MSNBC ran an intriguing article a few days ago about a new study which suggests a link between pre-historic cave paintings and singing.

"Analyzing the famous, ochre-splashed cave walls of France, scientists found that the most densely painted areas were also those with the best acoustics," wrote MSNBC LiveScience reporter Heather Whipps in her story. "Humming into some bends in the wall even produced sounds mimicking the animals painted there."

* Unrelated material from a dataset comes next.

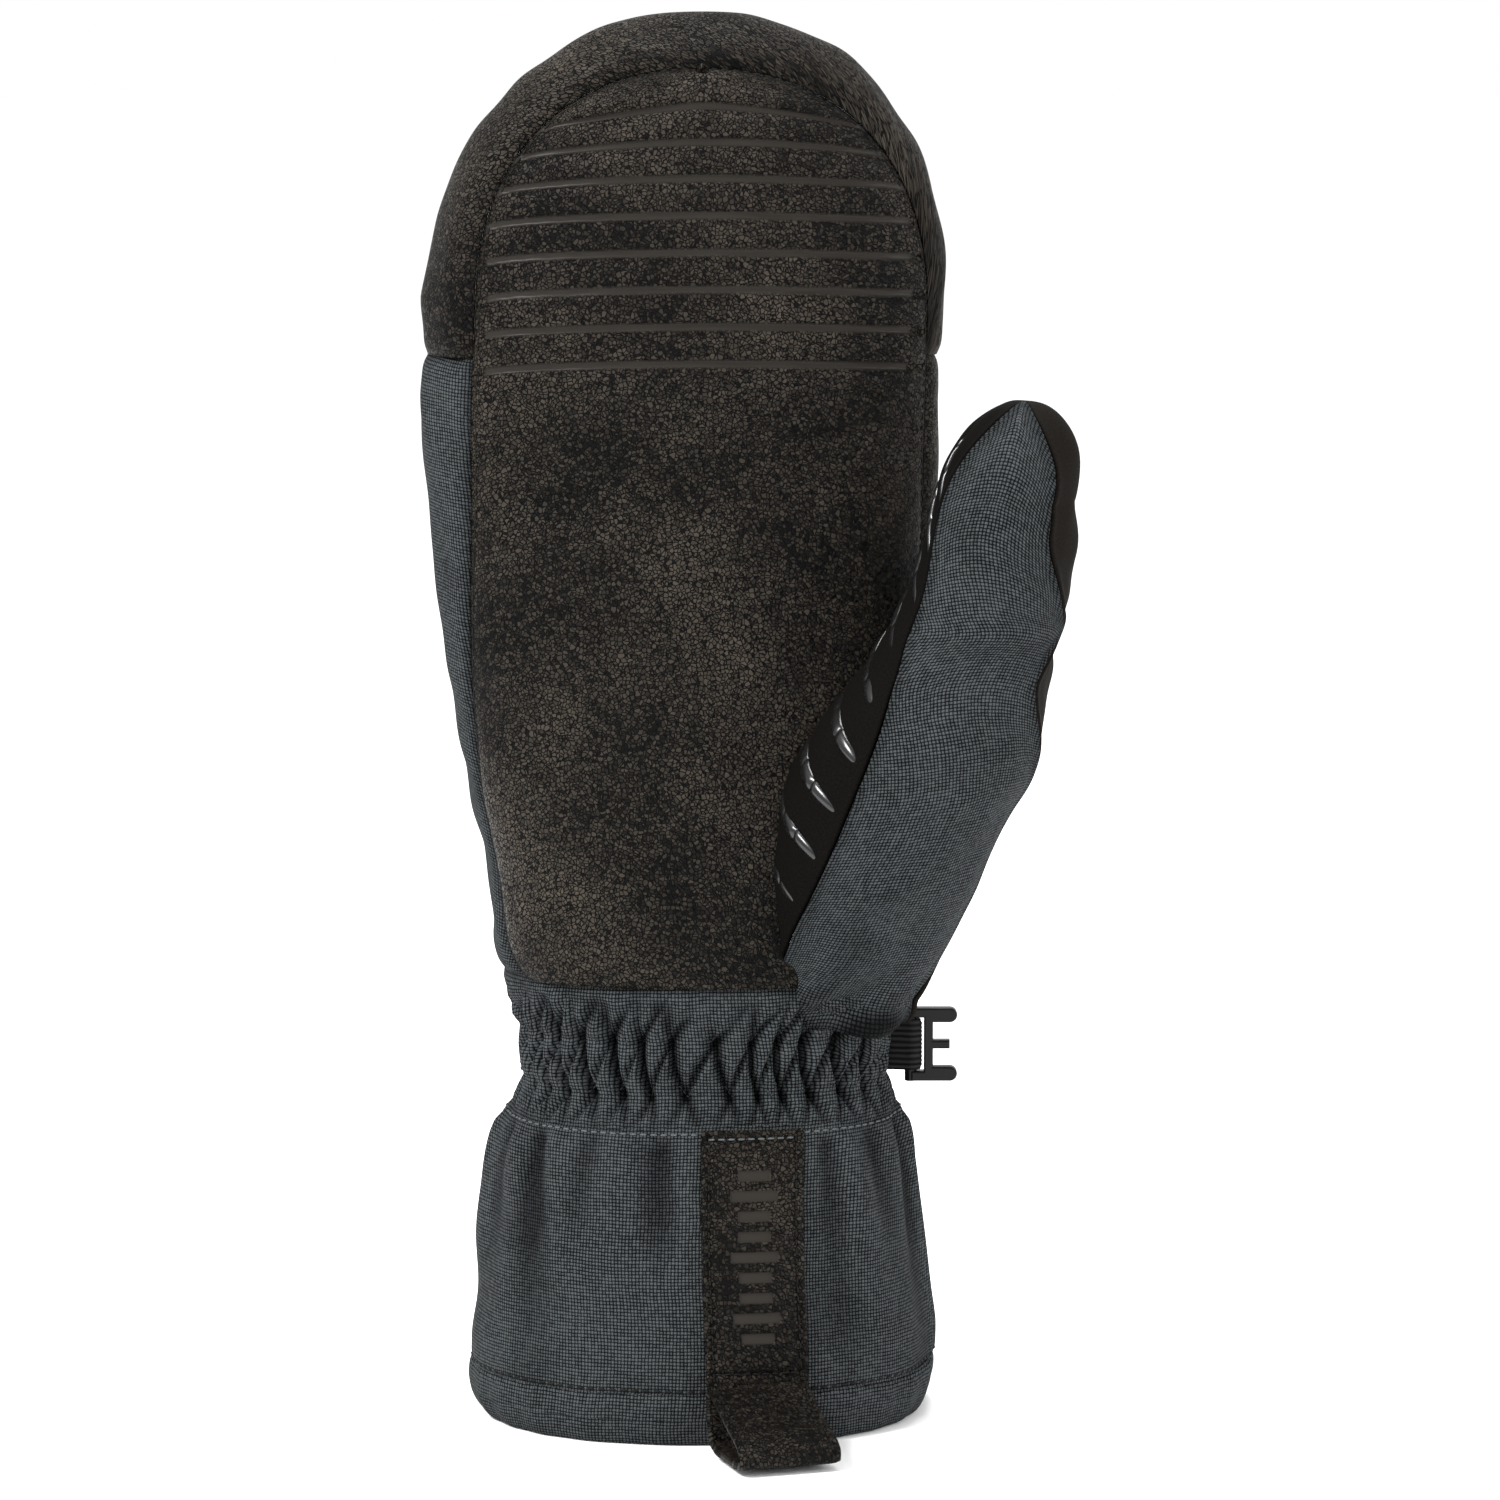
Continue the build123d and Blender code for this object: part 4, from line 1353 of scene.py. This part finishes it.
def cuff_row(height):
    share = np.linspace(0, 1, 1600)
    return panel_line("cuff_cloth", share, 0 * share + (height - cuff_foot) / (cuff_top - cuff_foot))


def edge_row(panel, side, distance, *reach):
    return panel_line(panel, *inset_line(panel, side, distance, *reach))


cuff_stitches = sew("cuff_seam_stitches", [cuff_row(65.4)], "grey_thread", 2.2, 1.5, 0.22)
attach(cuff_stitches, "cuff")
hem_stitches = sew("hem_stitches", [cuff_row(12.0)], "black_thread", 2.4, 1.5, 0.24, 0.05)
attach(hem_stitches, "cuff")

tab_rows = [edge_row("pull_tab_leather", side, 1.7, 0.02, 0.97) for side in ("left", "right")]
tab_rows.append(edge_row("pull_tab_leather", "foot", 2.4, 0.08, 0.92))
tab_stitches = sew("tab_side_stitches", tab_rows, "black_thread", 2.0, 1.4, 0.22, 0.12)
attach(tab_stitches, "cuff")
tab_head_rows = [edge_row("pull_tab_leather", "head", 1.9, 0.06, 0.94)]
tab_head_stitches = sew("tab_head_stitches", tab_head_rows, "grey_thread", 2.1, 1.5, 0.22, 0.14)
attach(tab_head_stitches, "cuff")
loop_rows = [edge_row("pull_loop_leather", side, 1.7, 0.02, 0.98) for side in ("left", "right")]
loop_stitches = sew("loop_side_stitches", loop_rows, "black_thread", 2.0, 1.4, 0.2, 0.1)
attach(loop_stitches, "pull_loop")

palm_rows = [edge_row("palm_leather", side, 1.5, 0.0, 0.99, 2400) for side in ("left", "right")]
palm_stitches = sew("palm_edge_stitches", palm_rows, "black_thread", 2.3, 1.5, 0.2, 0.05)
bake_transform(palm_stitches)

thumb_rows = [edge_row("thumb_front_cloth", "left", distance, 0.30, 0.93) for distance in (1.5, 3.4)]
thumb_stitches = sew("thumb_seam_stitches", thumb_rows, "black_thread", 2.1, 1.5, 0.2, 0.05)
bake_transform(thumb_stitches)

# At each gather the elastic's stitches pull the cloth to a point, and a few show between the folds.
pinch_lines = []
for row, offset in ((upper_row, 0.0), (lower_row, 0.5)):
    share_up = (row - wrist_foot) / (wrist_head - wrist_foot)
    for index in range(gathers):
        middle = (index + offset + 0.15) / gathers
        span = np.linspace(-0.0065, 0.0065, 12)
        pinch_lines.append(
            panel_line("gathered_wrist_cloth", (middle + span) % 1, share_up + 12 * np.abs(span))
        )
gather_stitches = sew("gather_stitches", pinch_lines, "slate_thread", 1.5, 1.1, 0.17, 0.1)
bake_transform(gather_stitches)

Researcher Iegor Reznikoff, a specialist in ancient music at the University of Paris X in Nanterre, suggests that cave dwellers used sound to communicate with each other as the cave systems were so dark, with light from torches only extending a few feet. "Because Paleolithic humans had a deep connection with the melodic properties that helped them navigate in a cave, they likely celebrated the unique acoustics by singing in conjunction with their painting sessions," Whipps reports. "Why would the Paleolithic tribes choose preferably resonant locations for painting," Reznikoff is reported as saying in the article, "if it were not for making sounds and singing in some kind of ritual celebrations related with the pictures?"

It's an interesting idea. It's also sort of appealing, in a Hollywood screenplay-minded way, to think of groups of ancient people gathering in a brightly-adorned nook to celebrate and perform rites accompanied by music. But I wonder if the connection between the resonance of particular parts of a wall in a cave and the presence of paintings has a simpler explanation? Perhaps it's just a case of "whistle while you work" -- of ancient artists simply enjoying the sounds of their own voices while undertaking an art project?